> **WORK INSTRUCTIONS**
Quote, please, the line with "hinge_pin_left = hinge_pin(-1)", the line with "points = [vertex.co", and every line between them, exactly and with nothing else.

──────── STORED ROWS

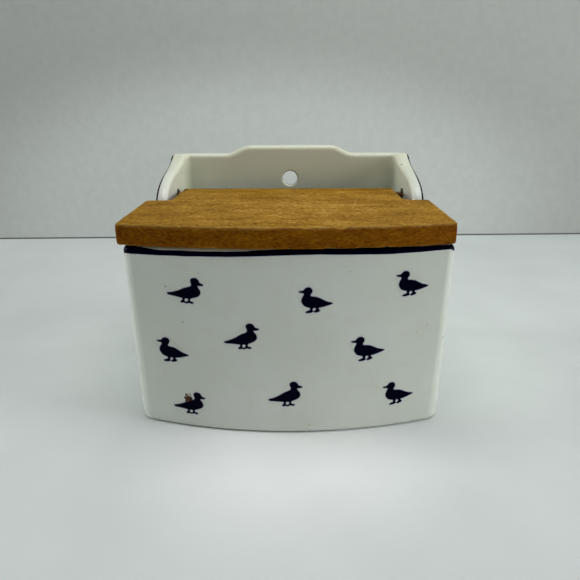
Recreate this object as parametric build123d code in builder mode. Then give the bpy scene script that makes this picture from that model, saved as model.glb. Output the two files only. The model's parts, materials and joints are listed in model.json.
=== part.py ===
from build123d import *
from math import pi
import os

# ---------------------------------------------------------------------------
# Salt box: a glazed ceramic box with ears and a back plate, and a wooden lid on two pins.
# Millimetres. X runs across the front, Y from the front to the back, Z up.
# The origin is on the floor, midway across the box and midway along its depth.
# A setback is measured towards the back from the front corners of the rim.
# ---------------------------------------------------------------------------

# Plan of the ceramic box: flat back, nearly parallel sides, bowed front
overall_depth = 131.6  # front of the bulge at the base to the back face
rim_width = 152.0  # across the front corners at the rim
base_width = 150.4  # across the front corners at the base
back_width = 147.2  # across the back face
base_bow = 13.6  # how far the base bulges in front of its corners
rim_bow = 6.9  # the same at the rim
rim_lean = 1.3  # the rim's front corners stand this far in front of the base's
base_corner_radius = 8.9
rim_corner_radius = 5.0
back_corner_radius = 4.0
base_edge_radius = 2.5

# Walls
rim_height = 90.7
wall = 6.5
rear_wall = 9.0  # the sides' thickness where they meet the back plate
flare_setback = 76.0  # to where the sides start to thicken towards the back plate
floor_thickness = 7.0
inner_corner_radius = 3.0  # between the sides and the back plate
inner_corner_loss = 1 / 3  # of a wall's thickness, taken off a front corner's radius inside it
inner_floor_radius = 2.5
edge_radius = 2.8  # soft glazed top edges
back_skin = 0.05  # ground off the back, which leaves it flat
foot_inset = 6.0  # from the outline to the recess under the floor
foot_depth = 1.2

# Back plate, with a raised centre
plate_thickness = 7.0
plate_height = 120.0
crest_height = 124.8
crest_half_width = 24.5  # half of the raised centre's level top
crest_foot = 40.0  # from the middle to where the raised centre's slopes end
crest_handle = 6.2  # how far the level stretches run on into each slope

# Ears: a cove up from the rim, a round front, a sloping shoulder, a cove up to the back plate
ear_setback = 62.5
ear_foot_radius = 3.0
ear_front_handle = 11.8  # how far the upright front edge runs on into the round
ear_shoulder_run = 29.5  # front edge to the shoulder
ear_shoulder_height = 112.9
ear_shoulder_slope = 0.2
ear_shoulder_handle = 15.8  # how far the slope runs on into the round and the cove
ear_corner_gap = 1.0  # the cove ends this far in front of the back plate
ear_corner_handle = 3.7

# Hanging hole in the back plate
hang_hole_radius = 4.5
hang_hole_height = 104.6
hang_lip_radius = 1.0

# Lid
lid_thickness = 10.2
lid_width = 153.6
lid_bow = 8.7
lid_front_setback = 0.2
notch_setback = 57.3  # to the rear of the lid's full-width part
tab_setback = 96.3  # to the rear of the tab
tab_width = 126.0
lid_shift = -1.2  # the lid stands near the left end of its side play
notch_radius = 4.0
lid_corner_radius = 1.0
lid_edge_radius = 0.6
rest_gap = 0.2  # between the rim and the lid

# Hinge
hinge_setback = 91.5
hinge_rise = 7.2  # rim to hinge axis
pin_radius = 1.5
pin_grip = 14.0  # length of each pin inside the lid
pin_bore_depth = 15.0
pin_tip = 0.8  # chamfer at the pin's end
pin_head_radius = 3.3
pin_head_rim = 0.4  # thickness of the head at its edge
pin_head_height = 1.3
side_play = 1.5  # each pin head to its ear when the lid is centred
ear_hole_radius = 2.75
ear_hole_gap = 0.25  # under the pin, which hangs low in its hole
ear_hole_lip = 0.4

# Places that follow from the dimensions
back_y = overall_depth / 2
plate_y = back_y - plate_thickness  # front face of the back plate
base_corner_y = base_bow - overall_depth / 2
rim_corner_y = base_corner_y - rim_lean
blank_z = crest_height + wall  # top of the blank that the box is trimmed from
clear_z = 2 * blank_z
flare_y = rim_corner_y + flare_setback
hinge_y = rim_corner_y + hinge_setback
hinge_z = rim_height + hinge_rise
ear_hole_z = hinge_z + ear_hole_radius - pin_radius - ear_hole_gap
hair = 0.01  # lengths closer than this are the same

# The ears' edge in side view, as places along Y and Z
ear_y = rim_corner_y + ear_setback
rim_end = (ear_y - ear_foot_radius, rim_height)
ear_front = (ear_y, rim_height + ear_foot_radius)
shoulder = (ear_y + ear_shoulder_run, ear_shoulder_height)
shoulder_rise = ear_shoulder_slope * ear_shoulder_handle
ear_corner = (plate_y - ear_corner_gap, plate_height)
round_handles = [
    (ear_y, ear_front[1] + ear_front_handle),
    (shoulder[0] - ear_shoulder_handle, shoulder[1] - shoulder_rise),
]
cove_handles = [
    (shoulder[0] + ear_shoulder_handle, shoulder[1] + shoulder_rise),
    (ear_corner[0] - ear_corner_handle, plate_height),
]


def at_height(base_value, rim_value, z):
    """A measure that changes evenly from the base to the rim, and on above the rim."""
    return base_value + (rim_value - base_value) * z / rim_height


def half_width(y, z):
    """Half of the width across the sides' outer faces, at a place y and a height z."""
    front_half = at_height(base_width, rim_width, z) / 2
    share = (y - rim_corner_y) / (back_y - rim_corner_y)
    return front_half + (back_width / 2 - front_half) * share


def plan(z, inset=0.0, rear_inset=0.0, back_inset=0.0, back_radius=back_corner_radius):
    """The box's outline at height z, drawn in by an inset at the front and sides.

    A larger rear inset bends the sides inwards, from the flare's start to the back.
    """
    half = at_height(base_width, rim_width, z) / 2 - inset
    back_half = back_width / 2 - inset
    front_y = at_height(base_corner_y, rim_corner_y, z) + inset
    rear_y = back_y - back_inset
    bow = at_height(base_bow, rim_bow, z)
    outer_radius = at_height(base_corner_radius, rim_corner_radius, z)
    side = Vector(back_half - half, rear_y - front_y)
    bend = Vector(half, front_y) + side * ((flare_y - front_y) / (rear_y - front_y))
    flared = rear_inset > inset
    rear_half = back_width / 2 - rear_inset if flared else back_half
    with BuildSketch(Plane.XY.offset(z)) as outline:
        with BuildLine():
            ThreePointArc((-half, front_y), (0, front_y - bow), (half, front_y))
            Line((-rear_half, rear_y), (rear_half, rear_y))
            for way in (-1, 1):
                corner = (way * half, front_y)
                rear = (way * rear_half, rear_y)
                if flared:
                    bent = (way * bend.X, bend.Y)
                    Line(corner, bent)
                    TangentArc(bent, rear, tangent=(way * side.X, side.Y))
                else:
                    Line(corner, rear)
        make_face()
        front_corners = outline.vertices().group_by(Axis.Y)[0]
        fillet(front_corners, outer_radius - inset * inner_corner_loss)
        back_corners = outline.vertices().group_by(Axis.Y)[-1]
        fillet(back_corners, back_radius)
    return outline.sketch


def hole_rims(part, radius):
    """The closed edges where holes of a radius come out of the walls."""
    around = 2 * pi * radius
    return [edge for edge in part.edges() if edge.is_closed and abs(edge.length - around) < hair]


# ---------------------------------------------------------------------------
# The space inside the box, which runs up in front of the back plate
# ---------------------------------------------------------------------------
with BuildPart() as salt_space:
    space_plans = [
        plan(z, wall, rear_wall, plate_thickness, inner_corner_radius)
        for z in (floor_thickness, blank_z)
    ]
    loft(sections=space_plans, ruled=True)
    fillet(salt_space.edges().group_by(Axis.Z)[0], inner_floor_radius)

# ---------------------------------------------------------------------------
# Ceramic box, trimmed from a blank as tall as the back plate
# ---------------------------------------------------------------------------
with BuildPart() as salt_box:
    loft(sections=[plan(z, back_inset=-back_skin) for z in (0, blank_z)], ruled=True)
    fillet(salt_box.edges().group_by(Axis.Z)[0], base_edge_radius)
    add(salt_space.part, mode=Mode.SUBTRACT)

    # Trim down to the rim and to the ears' curved edges
    with BuildSketch(Plane.YZ) as above_ears:
        with BuildLine():
            Polyline(
                rim_end,
                (-overall_depth, rim_height),
                (-overall_depth, clear_z),
                (ear_corner[0], clear_z),
                ear_corner,
            )
            TangentArc(rim_end, ear_front, tangent=(1, 0))
            Bezier(ear_front, *round_handles, shoulder)
            Bezier(shoulder, *cove_handles, ear_corner)
        make_face()
    extrude(amount=rim_width, both=True, mode=Mode.SUBTRACT)

    # Trim down to the back plate's top and its raised centre
    with BuildSketch(Plane.XZ) as above_plate:
        with BuildLine():
            Bezier(
                (crest_foot, plate_height),
                (crest_foot - crest_handle, plate_height),
                (crest_half_width + crest_handle, crest_height),
                (crest_half_width, crest_height),
            )
            Polyline(
                (crest_half_width, crest_height),
                (0, crest_height),
                (0, clear_z),
                (rim_width, clear_z),
                (rim_width, plate_height),
                (crest_foot, plate_height),
            )
        make_face()
        mirror(about=Plane.YZ)
    extrude(amount=overall_depth, both=True, mode=Mode.SUBTRACT)

    # Soft top edges inside and outside, but not the lines that cross a wall's thickness
    across_sides = [
        edge
        for edge in salt_box.edges().filter_by(Axis.X)
        if edge.center().Y < plate_y - ear_corner_gap / 2
    ]
    across_plate = salt_box.edges().filter_by(Axis.Y)
    top_edges = [
        edge
        for edge in salt_box.edges() - across_sides - across_plate
        if edge.bounding_box().min.Z > rim_height - edge_radius
    ]
    fillet(top_edges, edge_radius)

    # Back ground flat, to hang against a wall
    with Locations((0, back_y, 0)):
        behind = (Align.CENTER, Align.MIN, Align.MIN)
        Box(rim_width, wall, blank_z, align=behind, mode=Mode.SUBTRACT)

    # Recess under the floor, which leaves the ring that the box stands on
    extrude(plan(0, foot_inset, back_inset=foot_inset), amount=foot_depth, mode=Mode.SUBTRACT)

    # Hanging hole through the back plate
    with Locations(Plane(origin=(0, back_y, hang_hole_height), z_dir=(0, 1, 0))):
        Hole(hang_hole_radius, depth=2 * plate_thickness)
    fillet(hole_rims(salt_box, hang_hole_radius), hang_lip_radius)

    # Hinge holes through both ears
    with Locations(Plane(origin=(rim_width, hinge_y, ear_hole_z), z_dir=(1, 0, 0))):
        Hole(ear_hole_radius, depth=2 * rim_width)
    fillet(hole_rims(salt_box, ear_hole_radius), ear_hole_lip)

# ---------------------------------------------------------------------------
# Lid: one board, with a tab that reaches back between the ears
# ---------------------------------------------------------------------------
with BuildPart() as lid:
    half = lid_width / 2
    tab_half = tab_width / 2
    front_y = rim_corner_y + lid_front_setback
    notch_y = rim_corner_y + notch_setback
    tab_y = rim_corner_y + tab_setback
    with BuildSketch(Plane(origin=(lid_shift, 0, rim_height + rest_gap))) as board:
        with BuildLine():
            ThreePointArc((-half, front_y), (0, front_y - lid_bow), (half, front_y))
            Polyline(
                (half, front_y),
                (half, notch_y),
                (tab_half, notch_y),
                (tab_half, tab_y),
                (-tab_half, tab_y),
                (-tab_half, notch_y),
                (-half, notch_y),
                (-half, front_y),
            )
        make_face()
        tab_roots = board.vertices().group_by(Axis.Y)[1].sort_by(Axis.X)[1:3]
        corners = board.vertices() - tab_roots
        fillet(tab_roots, notch_radius)
        fillet(corners, lid_corner_radius)
    extrude(amount=lid_thickness)
    fillet(lid.faces().filter_by(Axis.Z).edges(), lid_edge_radius)

    # Blind holes in the tab's sides, which grip the hinge pins
    for side in (-1, 1):
        tab_side = lid_shift + side * tab_half
        with Locations(Plane(origin=(tab_side, hinge_y, hinge_z), z_dir=(side, 0, 0))):
            Hole(pin_radius, depth=pin_bore_depth)


# ---------------------------------------------------------------------------
# Hinge pins
# ---------------------------------------------------------------------------
def hinge_pin(side):
    """A domed nail from its tip inside the lid out through an ear: side is -1 or 1."""
    tip_x = lid_shift + side * (tab_width / 2 - pin_grip)
    head_x = lid_shift + side * (half_width(hinge_y, hinge_z) + side_play)
    length = abs(head_x - tip_x)
    along = Plane(origin=(tip_x, hinge_y, hinge_z), x_dir=(side, 0, 0), z_dir=(0, -side, 0))
    with BuildPart() as pin:
        with BuildSketch(along):
            with BuildLine():
                Polyline(
                    (length + pin_head_height, 0),
                    (0, 0),
                    (0, pin_radius - pin_tip),
                    (pin_tip, pin_radius),
                    (length, pin_radius),
                    (length, pin_head_radius),
                    (length + pin_head_rim, pin_head_radius),
                )
                EllipticalCenterArc(
                    (length + pin_head_rim, 0),
                    pin_head_height - pin_head_rim,
                    pin_head_radius,
                    start_angle=0,
                    arc_size=90,
                )
            make_face()
        revolve(axis=Axis((tip_x, hinge_y, hinge_z), (side, 0, 0)))
    return pin


hinge_pin_left = hinge_pin(-1)
hinge_pin_right = hinge_pin(1)

salt_box.part.label = "salt_box"
lid.part.label = "lid"
hinge_pin_left.part.label = "hinge_pin_left"
hinge_pin_right.part.label = "hinge_pin_right"

os.makedirs("parts", exist_ok=True)
export_step(salt_box.part, "parts/salt_box.step")
export_step(lid.part, "parts/lid.step")
export_step(hinge_pin_left.part, "parts/hinge_pin_left.step")
export_step(hinge_pin_right.part, "parts/hinge_pin_right.step")
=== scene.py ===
"""Looks of a glazed salt box with a hinged wooden lid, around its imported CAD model."""
import json
import math

import bpy
import numpy as np
from mathutils import Matrix, Vector, noise
from mathutils.bvhtree import BVHTree
from mathutils.geometry import delaunay_2d_cdt, interpolate_bezier
from mathutils.kdtree import KDTree


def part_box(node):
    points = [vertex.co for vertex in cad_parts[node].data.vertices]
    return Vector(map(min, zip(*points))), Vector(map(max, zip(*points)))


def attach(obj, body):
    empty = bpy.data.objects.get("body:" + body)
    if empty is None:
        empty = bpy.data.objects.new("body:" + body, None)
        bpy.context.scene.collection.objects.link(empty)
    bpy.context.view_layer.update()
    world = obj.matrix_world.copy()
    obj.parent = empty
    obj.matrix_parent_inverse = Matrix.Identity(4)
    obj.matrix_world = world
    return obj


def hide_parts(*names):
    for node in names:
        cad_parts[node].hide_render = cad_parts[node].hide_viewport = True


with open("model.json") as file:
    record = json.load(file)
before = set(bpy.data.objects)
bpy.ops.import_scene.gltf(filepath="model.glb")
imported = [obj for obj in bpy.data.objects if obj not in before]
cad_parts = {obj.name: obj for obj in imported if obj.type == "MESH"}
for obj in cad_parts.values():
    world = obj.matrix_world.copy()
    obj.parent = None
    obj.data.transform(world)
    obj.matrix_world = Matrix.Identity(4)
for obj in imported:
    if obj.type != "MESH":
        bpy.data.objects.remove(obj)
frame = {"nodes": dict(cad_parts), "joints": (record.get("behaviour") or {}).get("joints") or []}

# Lengths and places are in millimetres, in the CAD model's own frame, and are turned into
# metres where a mesh, a lamp or the camera is made. X runs across the front, Y from the
# front to the back and Z up.
MM = 0.001

# The ceramic box, as the CAD model has it
OVERALL_DEPTH = 131.6
RIM_WIDTH = 152.0
BASE_WIDTH = 150.4
BACK_WIDTH = 147.2
BASE_BOW = 13.6
RIM_BOW = 6.9
RIM_LEAN = 1.3
RIM_CORNER_RADIUS = 5.0
RIM_HEIGHT = 90.7
EDGE_RADIUS = 2.8
BACK_Y = OVERALL_DEPTH / 2
BASE_CORNER_Y = BASE_BOW - OVERALL_DEPTH / 2
RIM_CORNER_Y = BASE_CORNER_Y - RIM_LEAN

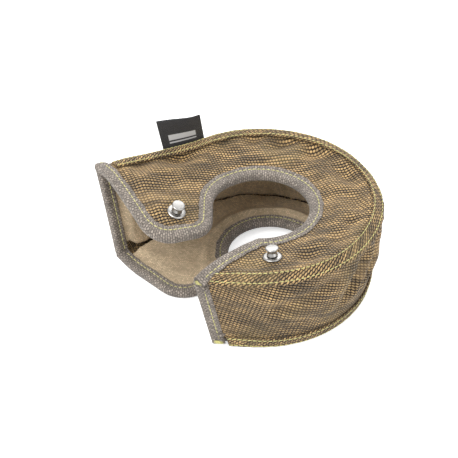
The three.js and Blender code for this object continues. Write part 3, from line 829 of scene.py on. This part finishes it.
def twill(name, skew, smooth):
    return material_named(name, lambda: twill_material(name, skew, smooth))


def lining():
    return material_named("Silica_lining", lining_material)


def knit():
    return material_named("Knitted_binding", binding_material)


def thread():
    return material_named("Aramid_thread", thread_material)


def steel():
    return material_named("Stainless_steel", steel_material)


# Dents of the upper cloth: x, y, radius, depth, stretch and direction, in millimetres and degrees
UPPER_DENTS = (
    (-52, 40, 11, 2.2, 1.8, 35),
    (-22, 47, 8, 2.4, 1.3, 60),
    (14, 56, 7, 2.6, 1.6, 15),
    (38, 46, 9, 3.0, 1.7, -35),
    (58, 22, 8, 2.4, 1.5, -60),
    (60, -14, 8, 2.0, 1.6, -100),
    (-58, 8, 9, 1.8, 1.6, 70),
    (28, -56, 8, 1.6, 2.0, -20),
    (50, -38, 8, 2.0, 1.6, -50),
)


def anchor_middle(side):
    """Plan of an anchor's washer, in millimetres round the ring's middle."""
    low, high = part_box(f"{side}_anchor_washer")
    return [(low[i] + high[i]) / 2 / MM - RING_MIDDLE[i] for i in (0, 1)]


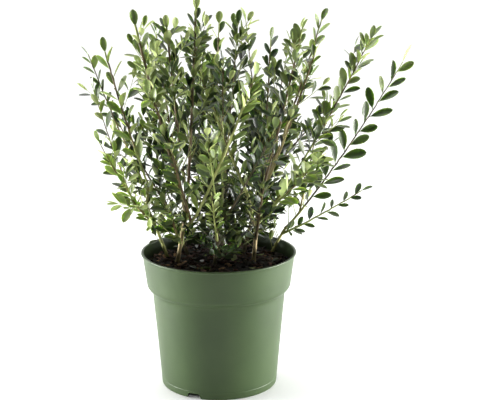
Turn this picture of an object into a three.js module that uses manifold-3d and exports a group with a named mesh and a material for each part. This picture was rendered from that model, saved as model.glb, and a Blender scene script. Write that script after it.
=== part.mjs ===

────────────────

> **EXERCISE ANSWER**
hinge_pin_left = hinge_pin(-1)
hinge_pin_right = hinge_pin(1)

salt_box.part.label = "salt_box"
lid.part.label = "lid"
hinge_pin_left.part.label = "hinge_pin_left"
hinge_pin_right.part.label = "hinge_pin_right"

os.makedirs("parts", exist_ok=True)
export_step(salt_box.part, "parts/salt_box.step")
export_step(lid.part, "parts/lid.step")
export_step(hinge_pin_left.part, "parts/hinge_pin_left.step")
export_step(hinge_pin_right.part, "parts/hinge_pin_right.step")
=== scene.py ===
"""Looks of a glazed salt box with a hinged wooden lid, around its imported CAD model."""
import json
import math

import bpy
import numpy as np
from mathutils import Matrix, Vector, noise
from mathutils.bvhtree import BVHTree
from mathutils.geometry import delaunay_2d_cdt, interpolate_bezier
from mathutils.kdtree import KDTree


def part_box(node):
    points = [vertex.co for vertex in cad_parts[node].data.vertices]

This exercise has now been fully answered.